How does the data below read from its first line through the line containing "return u, y, z"? Print those lines exactly.
───── Supplied material ─────
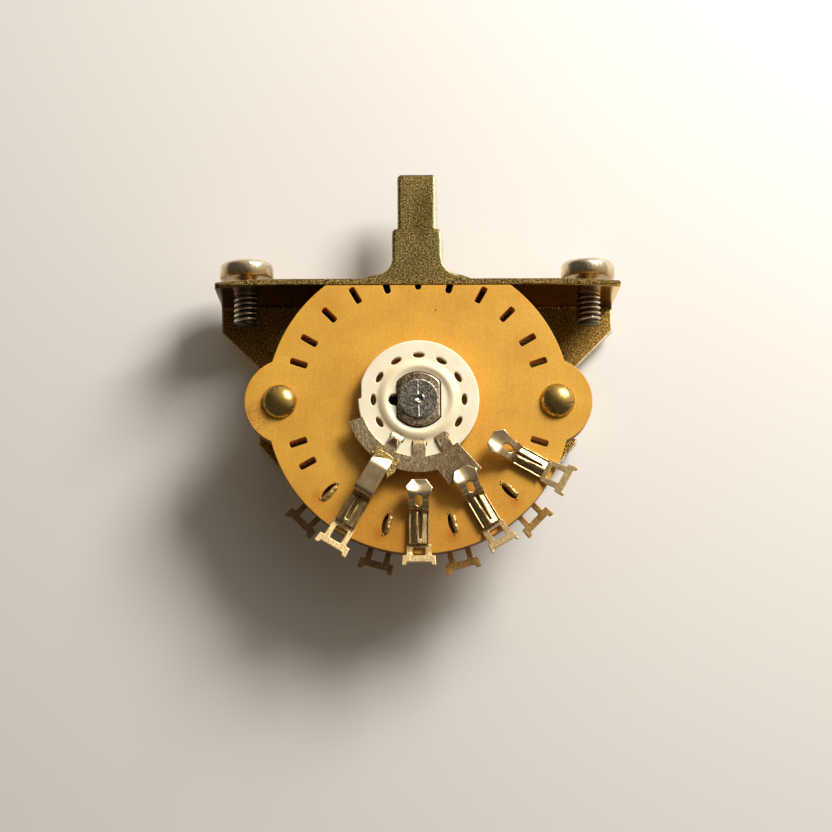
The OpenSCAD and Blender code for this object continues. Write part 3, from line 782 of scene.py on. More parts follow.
bracketSizes = {
    "halfLength": 24.05,
    "legHalf": 19.4,
    "frontY": -6.4,
    "sheet": 0.75,
    "foldMid": 0.825,
    "backMid": 5.775,
    "flangeEnd": -3.95,
    "taperEnd": -18,
    "legEnd": -26,
    "footHalf": 12.5,
    "slot": (25.0, 2.2),  # length, width
    "screw": (screwX, 1.56),  # x, radius
    "rivet": (rivetX, -14.75, 1.25),  # x, z, radius
    "springRivet": (8.8, -22.5, 0.75),  # x, z, radius
    "shaftHole": 2.56,  # radius
    "droopLeft": 0.42,
    "droopRight": 0.3,
}


def bracketMesh():
    b = bracketSizes
    foldStart = b["backMid"] - b["foldMid"] - b["frontY"]
    foldArc = b["foldMid"] * math.pi / 2
    half = b["sheet"] / 2

    def down(z):
        # distance along the sheet of a height z on the leg
        return foldStart + foldArc - half - b["foldMid"] - z

    def place(u, v, h):
        # flat, then a quarter turn of radius foldMid, then straight down
        turn = np.clip((v - foldStart) / b["foldMid"], 0, math.pi / 2)
        rest = np.maximum(v - foldStart - foldArc, 0)
        y = b["frontY"] + np.minimum(v, foldStart) + (b["foldMid"] + h) * np.sin(turn)
        z = -half - b["foldMid"] + (b["foldMid"] + h) * np.cos(turn) - rest
        bow = np.clip((np.abs(u) - 15) / 8.9, 0, 1) ** 2 * np.clip(1 - v / 10, 0, 1)
        return u, y, z - np.where(u < 0, b["droopLeft"], b["droopRight"]) * bow

    e, w, end = b["halfLength"], b["legHalf"], b["flangeEnd"]
    side = [(b["footHalf"], down(b["legEnd"])), (w, down(b["taperEnd"]))]
    side += [(w, down(end - e + w)), (e, down(end))]
    outline = [(-u, v) for u, v in side[::-1]] + side
    front = [(e, 0.35), (e - 0.1, 0.1), (e - 0.35, 0), (0.35 - e, 0), (0.1 - e, 0.1), (-e, 0.35)]
    outer = dense(outline + front, 0.35)
    holes = [stadium((0, -b["frontY"]), *b["slot"], 0, 14)]
    for side in (-1, 1):
        x, r = b["screw"]
        holes.append(arcPoints((side * x, -b["frontY"]), r, 0, 354, 60))
        for (x, z, r), last, count in ((b["rivet"], 352, 45), (b["springRivet"], 348, 30)):
            holes.append(arcPoints((side * x, down(z)), r, 0, last, count))
    holes.append(arcPoints((0, down(axisZ)), b["shaftHole"], 0, 355, 72))
    loops = [outer] + holes
    bands = [
        gridInside(loops, 1.2, 1.2, 0.3, ((-e, 0.5), (e, foldStart - 0.2))),
        gridInside(loops, 1.2, 0.13, 0.3, ((-e, foldStart), (e, foldStart + foldArc))),
    ]
    return plate(outer, holes, half, -half, place, 0.09, np.concatenate(bands))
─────
### Complete answer
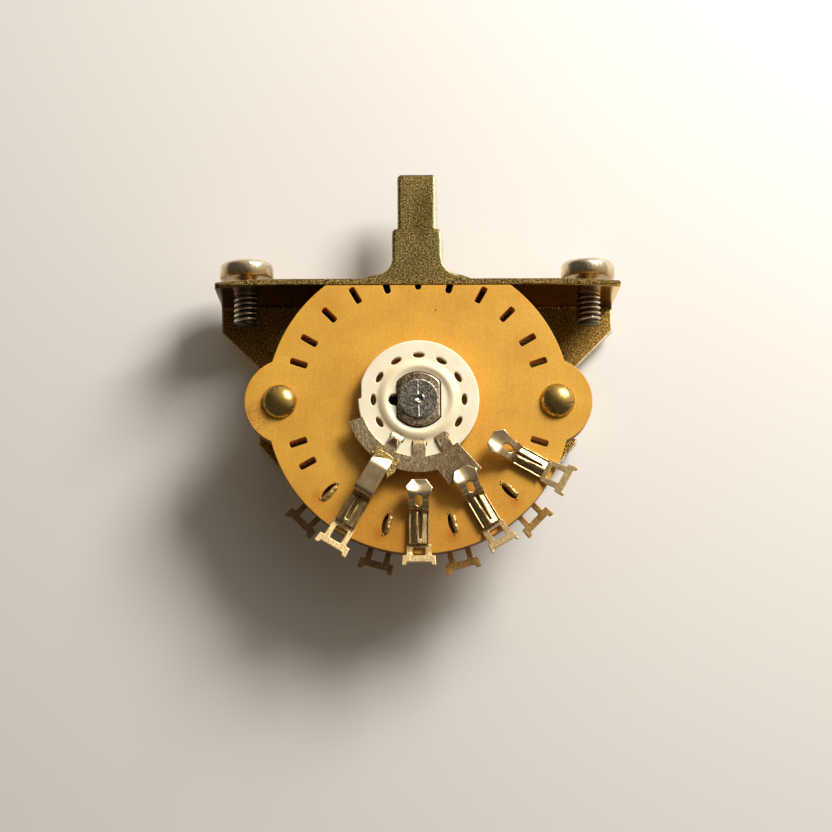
The OpenSCAD and Blender code for this object continues. Write part 3, from line 782 of scene.py on. More parts follow.
bracketSizes = {
    "halfLength": 24.05,
    "legHalf": 19.4,
    "frontY": -6.4,
    "sheet": 0.75,
    "foldMid": 0.825,
    "backMid": 5.775,
    "flangeEnd": -3.95,
    "taperEnd": -18,
    "legEnd": -26,
    "footHalf": 12.5,
    "slot": (25.0, 2.2),  # length, width
    "screw": (screwX, 1.56),  # x, radius
    "rivet": (rivetX, -14.75, 1.25),  # x, z, radius
    "springRivet": (8.8, -22.5, 0.75),  # x, z, radius
    "shaftHole": 2.56,  # radius
    "droopLeft": 0.42,
    "droopRight": 0.3,
}


def bracketMesh():
    b = bracketSizes
    foldStart = b["backMid"] - b["foldMid"] - b["frontY"]
    foldArc = b["foldMid"] * math.pi / 2
    half = b["sheet"] / 2

    def down(z):
        # distance along the sheet of a height z on the leg
        return foldStart + foldArc - half - b["foldMid"] - z

    def place(u, v, h):
        # flat, then a quarter turn of radius foldMid, then straight down
        turn = np.clip((v - foldStart) / b["foldMid"], 0, math.pi / 2)
        rest = np.maximum(v - foldStart - foldArc, 0)
        y = b["frontY"] + np.minimum(v, foldStart) + (b["foldMid"] + h) * np.sin(turn)
        z = -half - b["foldMid"] + (b["foldMid"] + h) * np.cos(turn) - rest
        bow = np.clip((np.abs(u) - 15) / 8.9, 0, 1) ** 2 * np.clip(1 - v / 10, 0, 1)
        return u, y, z - np.where(u < 0, b["droopLeft"], b["droopRight"]) * bow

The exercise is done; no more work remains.